▼▼▼

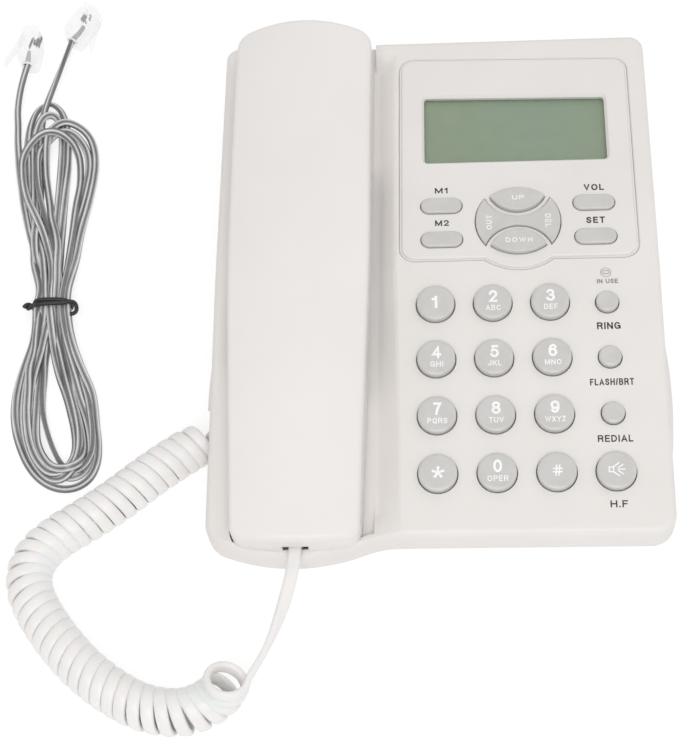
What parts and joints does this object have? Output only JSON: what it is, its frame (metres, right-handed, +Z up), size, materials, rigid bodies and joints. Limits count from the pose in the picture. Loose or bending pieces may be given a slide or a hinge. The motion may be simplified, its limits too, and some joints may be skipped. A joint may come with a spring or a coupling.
{
  "type": "corded telephone",
  "caption": "Corded desk telephone with display panel, push keys, a lift-off handset in a cradle, a curly handset cord and a tied line cord with clear plugs",
  "frame": {"origin": "on the surface the telephone stands on, under the middle of the base's outline, cords left out", "axes": "+Z up, +Y to the rear (display edge), +X to the right as the user sees it"},
  "size_m": [0.2437, 0.2943, 0.0494],
  "materials": {
    "white_case": "fine satin, off-white",
    "grey_key": "satin light grey",
    "display_glass": "clear, glossy",
    "display_green": "grey-green reflective display",
    "circuit_board": "solder mask",
    "silicone_sheet": "matt translucent",
    "foot_rubber": "matt",
    "lamp_lens": "translucent",
    "black_plastic": "moulded",
    "screw_steel": "plain",
    "weight_iron": "as cut",
    "clear_plug": "clear polycarbonate",
    "white_cord": "smooth vinyl",
    "grey_cord": "smooth vinyl",
    "tie_black": "plastic-coated wire"
  },
  "bodies": {
    "base": {"base_upper_shell": "white_case", "base_lower_shell": "white_case", "display_bezel": "white_case", "lcd_window": "display_glass", "lcd_module": "display_green", "display_board": "circuit_board", "keypad_membrane": "silicone_sheet", "keypad_board": "circuit_board", "main_board": "circuit_board", "in_use_lens": "lamp_lens", "hook_switch": "black_plastic", "loudspeaker": "black_plastic", "base_microphone": "black_plastic", "line_jack": "black_plastic", "base_cord_jack": "black_plastic", "rubber_feet": "foot_rubber", "base_screws": "screw_steel", "base_plug": "clear_plug", "handset_cord_coil": "white_cord", "base_cord_tail": "white_cord", "line_cord_hank": "grey_cord", "line_cord_lead_a": "grey_cord", "line_cord_lead_b": "grey_cord", "line_plug_a": "clear_plug", "line_plug_b": "clear_plug", "twist_tie": "tie_black"},
    "handset": {"handset_back_shell": "white_case", "handset_inner_shell": "white_case", "earpiece_receiver": "black_plastic", "handset_microphone": "black_plastic", "handset_weight": "weight_iron", "handset_jack": "black_plastic", "handset_screws": "screw_steel", "handset_plug": "clear_plug", "handset_cord_tail": "white_cord"},
    "hook": {"hook_plunger": "white_case"},
    "key_1": {"key_1": "grey_key"},
    "key_2": {"key_2": "grey_key"},
    "key_3": {"key_3": "grey_key"},
    "key_4": {"key_4": "grey_key"},
    "key_5": {"key_5": "grey_key"},
    "key_6": {"key_6": "grey_key"},
    "key_7": {"key_7": "grey_key"},
    "key_8": {"key_8": "grey_key"},
    "key_9": {"key_9": "grey_key"},
    "key_star": {"key_star": "grey_key"},
    "key_0": {"key_0": "grey_key"},
    "key_hash": {"key_hash": "grey_key"},
    "key_handsfree": {"key_handsfree": "grey_key"},
    "key_ring": {"key_ring": "grey_key"},
    "key_flash": {"key_flash": "grey_key"},
    "key_redial": {"key_redial": "grey_key"},
    "key_m1": {"key_m1": "grey_key"},
    "key_m2": {"key_m2": "grey_key"},
    "key_volume": {"key_volume": "grey_key"},
    "key_set": {"key_set": "grey_key"},
    "key_up": {"key_up": "grey_key"},
    "key_down": {"key_down": "grey_key"},
    "key_out_del": {"key_out_del": "grey_key"}
  },
  "joints": [
    {"name": "handset_lift", "type": "slide", "parent": "base", "child": "handset", "axis": [0, 0, 1], "range_m": [0, 0.06]},
    {"name": "hook_travel", "type": "slide", "parent": "base", "child": "hook", "axis": [0, 0, 1], "range_m": [0, 0.004]},
    {"name": "key_1_press", "type": "slide", "parent": "base", "child": "key_1", "axis": [0, 0.1219, -0.9925], "range_m": [0, 0.0015], "stiffness_N_per_m": 500, "springref_m": -0.001},
    {"name": "key_2_press", "type": "slide", "parent": "base", "child": "key_2", "axis": [0, 0.1219, -0.9925], "range_m": [0, 0.0015], "stiffness_N_per_m": 500, "springref_m": -0.001},
    {"name": "key_3_press", "type": "slide", "parent": "base", "child": "key_3", "axis": [0, 0.1219, -0.9925], "range_m": [0, 0.0015], "stiffness_N_per_m": 500, "springref_m": -0.001},
    {"name": "key_4_press", "type": "slide", "parent": "base", "child": "key_4", "axis": [0, 0.1219, -0.9925], "range_m": [0, 0.0015], "stiffness_N_per_m": 500, "springref_m": -0.001},
    {"name": "key_5_press", "type": "slide", "parent": "base", "child": "key_5", "axis": [0, 0.1219, -0.9925], "range_m": [0, 0.0015], "stiffness_N_per_m": 500, "springref_m": -0.001},
    {"name": "key_6_press", "type": "slide", "parent": "base", "child": "key_6", "axis": [0, 0.1219, -0.9925], "range_m": [0, 0.0015], "stiffness_N_per_m": 500, "springref_m": -0.001},
    {"name": "key_7_press", "type": "slide", "parent": "base", "child": "key_7", "axis": [0, 0.1219, -0.9925], "range_m": [0, 0.0015], "stiffness_N_per_m": 500, "springref_m": -0.001},
    {"name": "key_8_press", "type": "slide", "parent": "base", "child": "key_8", "axis": [0, 0.1219, -0.9925], "range_m": [0, 0.0015], "stiffness_N_per_m": 500, "springref_m": -0.001},
    {"name": "key_9_press", "type": "slide", "parent": "base", "child": "key_9", "axis": [0, 0.1219, -0.9925], "range_m": [0, 0.0015], "stiffness_N_per_m": 500, "springref_m": -0.001},
    {"name": "key_star_press", "type": "slide", "parent": "base", "child": "key_star", "axis": [0, 0.1219, -0.9925], "range_m": [0, 0.0015], "stiffness_N_per_m": 500, "springref_m": -0.001},
    {"name": "key_0_press", "type": "slide", "parent": "base", "child": "key_0", "axis": [0, 0.1219, -0.9925], "range_m": [0, 0.0015], "stiffness_N_per_m": 500, "springref_m": -0.001},
    {"name": "key_hash_press", "type": "slide", "parent": "base", "child": "key_hash", "axis": [0, 0.1219, -0.9925], "range_m": [0, 0.0015], "stiffness_N_per_m": 500, "springref_m": -0.001},
    {"name": "key_handsfree_press", "type": "slide", "parent": "base", "child": "key_handsfree", "axis": [0, 0.1219, -0.9925], "range_m": [0, 0.0015], "stiffness_N_per_m": 500, "springref_m": -0.001},
    {"name": "key_ring_press", "type": "slide", "parent": "base", "child": "key_ring", "axis": [0, 0.1219, -0.9925], "range_m": [0, 0.0015], "stiffness_N_per_m": 500, "springref_m": -0.001},
    {"name": "key_flash_press", "type": "slide", "parent": "base", "child": "key_flash", "axis": [0, 0.1219, -0.9925], "range_m": [0, 0.0015], "stiffness_N_per_m": 500, "springref_m": -0.001},
    {"name": "key_redial_press", "type": "slide", "parent": "base", "child": "key_redial", "axis": [0, 0.1219, -0.9925], "range_m": [0, 0.0015], "stiffness_N_per_m": 500, "springref_m": -0.001},
    {"name": "key_m1_press", "type": "slide", "parent": "base", "child": "key_m1", "axis": [0, 0.0436, -0.999], "range_m": [0, 0.001], "stiffness_N_per_m": 600, "springref_m": -0.001},
    {"name": "key_m2_press", "type": "slide", "parent": "base", "child": "key_m2", "axis": [0, 0.0436, -0.999], "range_m": [0, 0.001], "stiffness_N_per_m": 600, "springref_m": -0.001},
    {"name": "key_volume_press", "type": "slide", "parent": "base", "child": "key_volume", "axis": [0, 0.0436, -0.999], "range_m": [0, 0.001], "stiffness_N_per_m": 600, "springref_m": -0.001},
    {"name": "key_set_press", "type": "slide", "parent": "base", "child": "key_set", "axis": [0, 0.0436, -0.999], "range_m": [0, 0.001], "stiffness_N_per_m": 600, "springref_m": -0.001},
    {"name": "key_up_press", "type": "slide", "parent": "base", "child": "key_up", "axis": [0, 0.0436, -0.999], "range_m": [0, 0.001], "stiffness_N_per_m": 600, "springref_m": -0.001},
    {"name": "key_down_press", "type": "slide", "parent": "base", "child": "key_down", "axis": [0, 0.0436, -0.999], "range_m": [0, 0.001], "stiffness_N_per_m": 600, "springref_m": -0.001},
    {"name": "out_del_rock", "type": "hinge", "parent": "base", "child": "key_out_del", "pos_m": [0.02815, 0.02041, 0.02554], "axis": [0, 0.999, 0.0436], "range_deg": [-2.5, 2.5], "stiffness_Nm_per_rad": 0.15}
  ],
  "couplings": [
    {"joint": "hook_travel", "follows": "handset_lift", "ratio": 0.066}
  ]
}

▲▲▲

= The problem =
Check each line of the data above for the string "right", then report how many lines have it, with no other words.

= Solution to the problem =
2